Another thing, I have read that the Hornady powder system is more accurate.

freakshow10mm
May 12, 2008, 08:53 AM
The powder check system is not needed, especially on the 550. Here's why:

Look into the case in station 2 to make sure the powder level is correct before seating a bullet. Your eyes are your powder check system and they are free.

If you are using a powder that meters well, your variance should be .1gr or so in a run. If you aren't using max loads, don't worry about it.

If you have a hard on for the powder check system, move the seating die to station 4, put the check in station 3. Make sure your seater die also has a crimping function.
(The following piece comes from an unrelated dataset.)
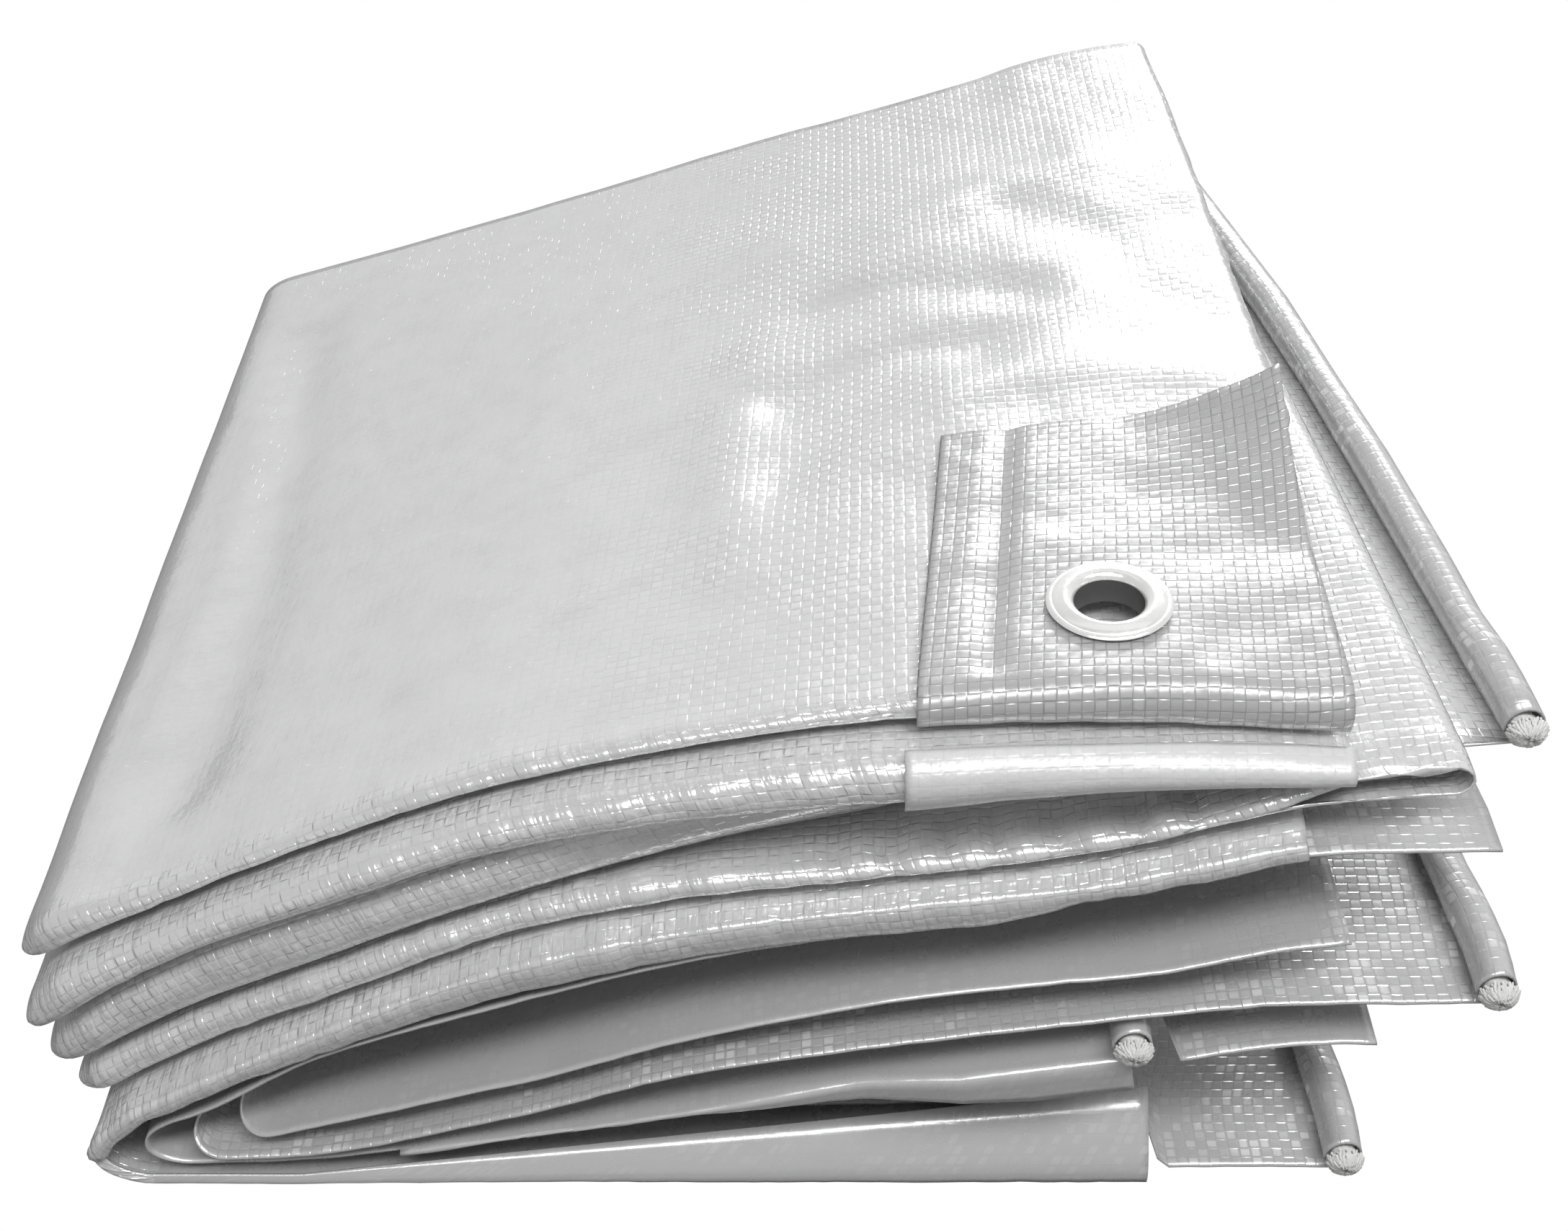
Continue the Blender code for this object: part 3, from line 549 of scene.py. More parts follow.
def closed_fold(cloth, name, fold):
    """A fold closed at its left and along its front. Gives the point numbers of its two limbs."""
    limbs = {}
    for side in (1, -1):
        stations = [(90.0 * step / ROLL_STEPS, 0.0) for step in range(ROLL_STEPS + 1)]
        if name == "a" and side > 0:
            rows = round(back_y(0.0) / TOP_ROW)
            stations += [(90.0, (step + 1) / rows) for step in range(rows)]
        else:
            stations += [(90.0, share) for share in DEPTHS]
        points = []
        for angle, share in stations:
            row = []
            for x, rise in columns_of(fold, right_end(fold, side, share)):
                corner = fold["corner"] * (1.0 - rise)
                row.append(roll_point(fold, x, side * angle, share, corner, rise))
            points.append(row)
        points = np.array(points)
        if name == "d":
            points = open_eye(fold, points, side)
        u, v = lengths(points)
        seed = 40 + 10 * "abcd".index(name)
        relief = fold_relief(u, v, seed, fold["crumple"])
        if name == "d" and side > 0:
            ridge = np.exp(-((v - 5.0) / 7.0) ** 2)
            relief = relief + SCALLOP_HEIGHT * scallops(u, points[:, :, 0]) * ridge
        if name == "a" and side > 0:
            relief = relief + top_relief(points) * np.clip((v - 6.0) / 14.0, 0.0, 1.0)
        ends_fade = np.clip(u / 8.0, 0.0, 1.0) * np.clip((u.max() - u) / 6.0, 0.15, 1.0)
        relief = relief * ends_fade
        if side < 0:
            relief = -relief * 0.3
            relief[0] = 0.0
        points = pushed(points, relief)
        numbers = cloth.add_all(points)
        if side < 0:
            closed = points[0, :, 0] <= (EYE_START if name == "d" else math.inf)
            numbers[0, closed] = limbs[1]["rows"][0, closed]
            together = min(len(numbers), ROLL_STEPS + 1)
            numbers[:together, 0] = limbs[1]["rows"][:together, 0]
        limbs[side] = dict(rows=numbers, u=u, v=side * v)
    for side in (1, -1):
        limb = limbs[side]
        skip = None
        if name == "a" and side > 0:
            skip = hole_faces(cloth.array(limb["rows"]))
        cloth.grid(limb["rows"], limb["u"], limb["v"], skip)
    if name == "d":
        right_up = limbs[1]["rows"][:ROLL_STEPS + 1 + len(DEPTHS), -1]
        right_low = limbs[-1]["rows"][:, -1]
        cloth.join(right_up, right_low, EYE_TURN, (1.0, 0.0, 0.0), 0.0)
    return limbs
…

I don't think Dillon dies do.

koulikov
May 12, 2008, 02:30 PM
I have contact Dillon and they said it's not possible on the 550.

With most pistol case I undersand it's easy to control but with rifle bottleneck case I prefer a powder check system.

I have a look in Dillon, RCBS and Hornady dies in a catalog and I didn't find any seat and crimp all-in-one.

freakshow10mm
May 12, 2008, 03:46 PM
All seater dies but the Dillon have a built in crimper.

lgbloader
May 12, 2008, 07:55 PM
With most pistol case I undersand it's easy to control but with rifle bottleneck case I prefer a powder check system.


I would'nt load rifle bottleneck cases progressive. I load mine 'ala single stage' to be nice and intimate. It makes me pulling that trigger a little less frightful, you know what I mean. But that's only my take. I am sure that there are people who think it is perfectly safe. Just like swimming in a cage with Great Whites in the water. I'll watch from a safe distance, from another boat! Sorry Mate, that was a bit dramatic.

Cheers, Mate

45ACPUSER
May 12, 2008, 09:33 PM
All seater dies but the Dillon have a built in crimper.
The Pro Series from Redding do not have crimping ability, nor do the Competition Seater dies.....
No matter the reasoning, I firmly believe that seating and crimping is worthless unless you have uniform case lengths......so it is best to seat in one step and crimp in another. Yeah I know you can, but it does not mean it is the best way to reload!

freakshow10mm
May 12, 2008, 09:35 PM
Oh, yeah, those too.

DEDON45
May 12, 2008, 11:21 PM
And, as my recent experience has shown, if you buy (mine are new) Hornady dies for .45ACP, the built in crimper is a roll crimp (I suspect the same is true for any of the other common auto-pistol rounds like the 9mm and .40, etc. that headspace on the case mouth)... you need a separate taper crimp die (I bought a Hornady one) for that one ... there's enough stations in a LnL when you use a Powder Thru expander (fits in the powder die, freeing up a station and replaces a separate expander die) to have the separate crimp station and a powder check station... the best of all worlds.

BigJakeJ1s
May 13, 2008, 09:59 PM
The Hornady 454 die set has the same seat/crimp die as 45 colt, 45 schofield, and 45 acp. I have been able to use it for either roll or taper crimp, based on how I set it up. It starts with a taper, then transitions to a roll crimp, but there's not much adjustment in between. So if you don't keep your brass at uniform length, it might be difficult to taper crimp consistently with it.

Andy

jlficken
May 14, 2008, 10:45 AM
For .223 on my 550B I use H335 which meters +/- .1gr consistently. I would not use Varget in the Dillon powder measure. After loading I shake each cartridge and verify (by sound/feel) that there is powder in each case. Is it a perfect method...no, however, it works for me.

freakshow10mm
May 14, 2008, 11:06 AM
I use Varget in .223, 375 H&H, and 45/70 on my 550. Look in the case before you seat a bullet and you are good to go. Varget also meters very well.